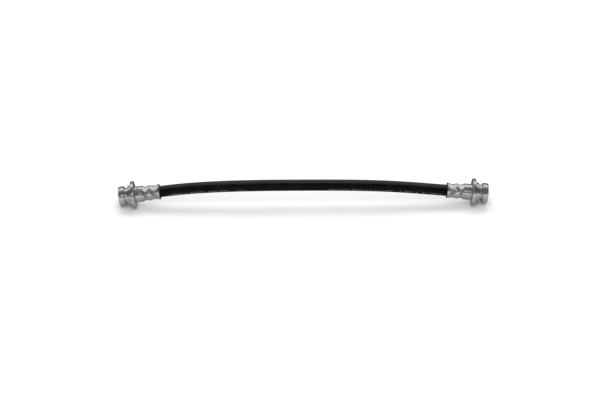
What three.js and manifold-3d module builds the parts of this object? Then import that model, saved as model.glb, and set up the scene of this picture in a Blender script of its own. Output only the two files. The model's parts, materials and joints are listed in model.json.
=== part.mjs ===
// A car's rubber brake hose with a crimped steel fitting on each end.
// Units are millimetres and +Z is up. +X runs along the hose from the left fitting to the right one.
// The hose stands as an arch: each fitting rests on the flat of its flange, at Z = 0.

import * as THREE from 'three';
import { mergeVertices } from 'three/addons/utils/BufferGeometryUtils.js';
import Module from 'manifold-3d';

const wasm = await Module();
wasm.setup();

// Clearance that is kept between two pieces that touch
const seatGap = 0.3;

// The rubber hose
const hoseDiameter = 10.5;
const hoseBore = 3.2;

// The port end of a fitting, from its mouth inwards
const endCollarDiameter = 18.2;
const endCollarLength = 6.0;
const endCollarRounding = 1.4;
const clipGrooveDiameter = 14.9;
const clipGrooveWidth = 2.9;
const stepCollarDiameter = 18.2;
const stepCollarLength = 2.8;
const edgeBreak = 0.35;

// The flange, with the flat and the locating notch that stop it from turning in its bracket
const flangeDiameter = 25.3;
const flangeThickness = 3.3;
const flangeFlatDepth = 1.15;
const flatHollow = 0.12;
const notchWidth = 1.5;
const notchDepth = 1.1;
const notchAngle = 54;
const notchOverlap = 0.05;

// The barrel and the shell that is crimped on the hose
const barrelDiameter = 14.8;
const barrelLength = 7.2;
const shellWall = 1.3;
const crimpAcrossFlats = 12.0;
const crimpRampLength = 2.3;
const crimpPitch = 8.4;
const bulgeDiameter = 14.0;
const bulgeJawShare = 0.15;
const mouthDiameter = 14.4;
const mouthRampLength = 5.3;
const jawCount = 8;

// The threaded socket, its flare seat and the passage behind it
const socketDiameter = 8.92;
const socketDepth = 14.2;
const socketLeadIn = 0.9;
const seatHeight = 1.7;
const seatBaseDiameter = 6.6;
const seatTopDiameter = 4.0;
const passageDiameter = 3.0;
const socketFloorThickness = 2.8;

// The insert that holds the hose open under the crimp
const insertDiameter = 4.4;
const insertBore = 2.6;
const insertStemLength = 3.0;
const insertCollarDiameter = 7.4;
const insertCollarThickness = 0.8;
const insertTipSetback = 2.4;
const barbCount = 4;
const barbDepth = 0.25;
const boreConeOverlap = 0.8;

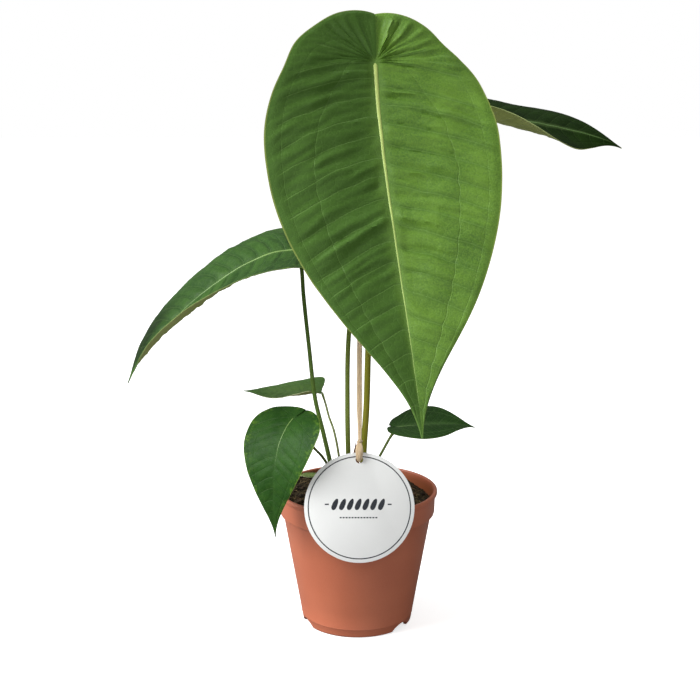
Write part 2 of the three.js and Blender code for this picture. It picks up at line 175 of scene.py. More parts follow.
def startGroup(name, inputs, outputs):
    group = bpy.data.node_groups.new(name, "ShaderNodeTree")
    for title, kind, value in inputs:
        socket = group.interface.new_socket(
            title, in_out="INPUT", socket_type="NodeSocket" + kind
        )
        if value is not None:
            socket.default_value = value
    for title, kind in outputs:
        group.interface.new_socket(
            title, in_out="OUTPUT", socket_type="NodeSocket" + kind
        )
    entry = group.nodes.new("NodeGroupInput")
    leave = group.nodes.new("NodeGroupOutput")
    return group, entry, leave


def useGroup(tree, group, inputs):
    made = tree.nodes.new("ShaderNodeGroup")
    made.node_tree = group
    for key, value in inputs.items():
        if isinstance(value, bpy.types.NodeSocket):
            tree.links.new(value, made.inputs[key])
        else:
            made.inputs[key].default_value = value
    return made


# Mottle: two sizes of soft patches and a fine speckle, used by every finish
mottle, entry, leave = startGroup(
    "mottle",
    [("Place", "Vector", None), ("Patch Size", "Float", 20.0), ("Speckle Size", "Float", 400.0)],
    [("Patches", "Float"), ("Speckle", "Float")],
)
patches = put(mottle, "TexNoise", {
    "Vector": entry.outputs["Place"], "Scale": entry.outputs["Patch Size"],
    "Detail": 4.0, "Roughness": 0.55,
})
speckle = put(mottle, "TexNoise", {
    "Vector": entry.outputs["Place"], "Scale": entry.outputs["Speckle Size"],
    "Detail": 3.0, "Roughness": 0.6,
})
mottle.links.new(fadeIn(mottle, patches.outputs["Fac"], 0.3, 0.7), leave.inputs["Patches"])
mottle.links.new(fadeIn(mottle, speckle.outputs["Fac"], 0.3, 0.7), leave.inputs["Speckle"])

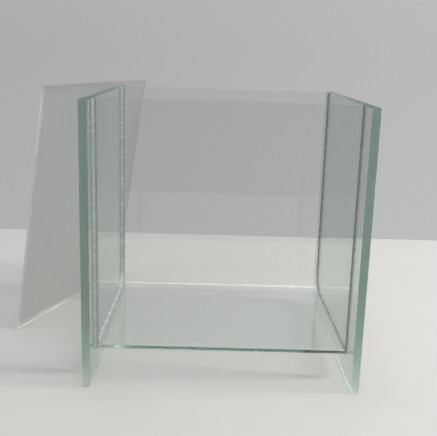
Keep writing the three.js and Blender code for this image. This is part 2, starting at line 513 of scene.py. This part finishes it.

....

What the task requires:
From the records above, transcribe without alteration every line from the one with "Write part 2" to the one with "return made", inclusive.

The response:
Write part 2 of the three.js and Blender code for this picture. It picks up at line 175 of scene.py. More parts follow.
def startGroup(name, inputs, outputs):
    group = bpy.data.node_groups.new(name, "ShaderNodeTree")
    for title, kind, value in inputs:
        socket = group.interface.new_socket(
            title, in_out="INPUT", socket_type="NodeSocket" + kind
        )
        if value is not None:
            socket.default_value = value
    for title, kind in outputs:
        group.interface.new_socket(
            title, in_out="OUTPUT", socket_type="NodeSocket" + kind
        )
    entry = group.nodes.new("NodeGroupInput")
    leave = group.nodes.new("NodeGroupOutput")
    return group, entry, leave


def useGroup(tree, group, inputs):
    made = tree.nodes.new("ShaderNodeGroup")
    made.node_tree = group
    for key, value in inputs.items():
        if isinstance(value, bpy.types.NodeSocket):
            tree.links.new(value, made.inputs[key])
        else:
            made.inputs[key].default_value = value
    return made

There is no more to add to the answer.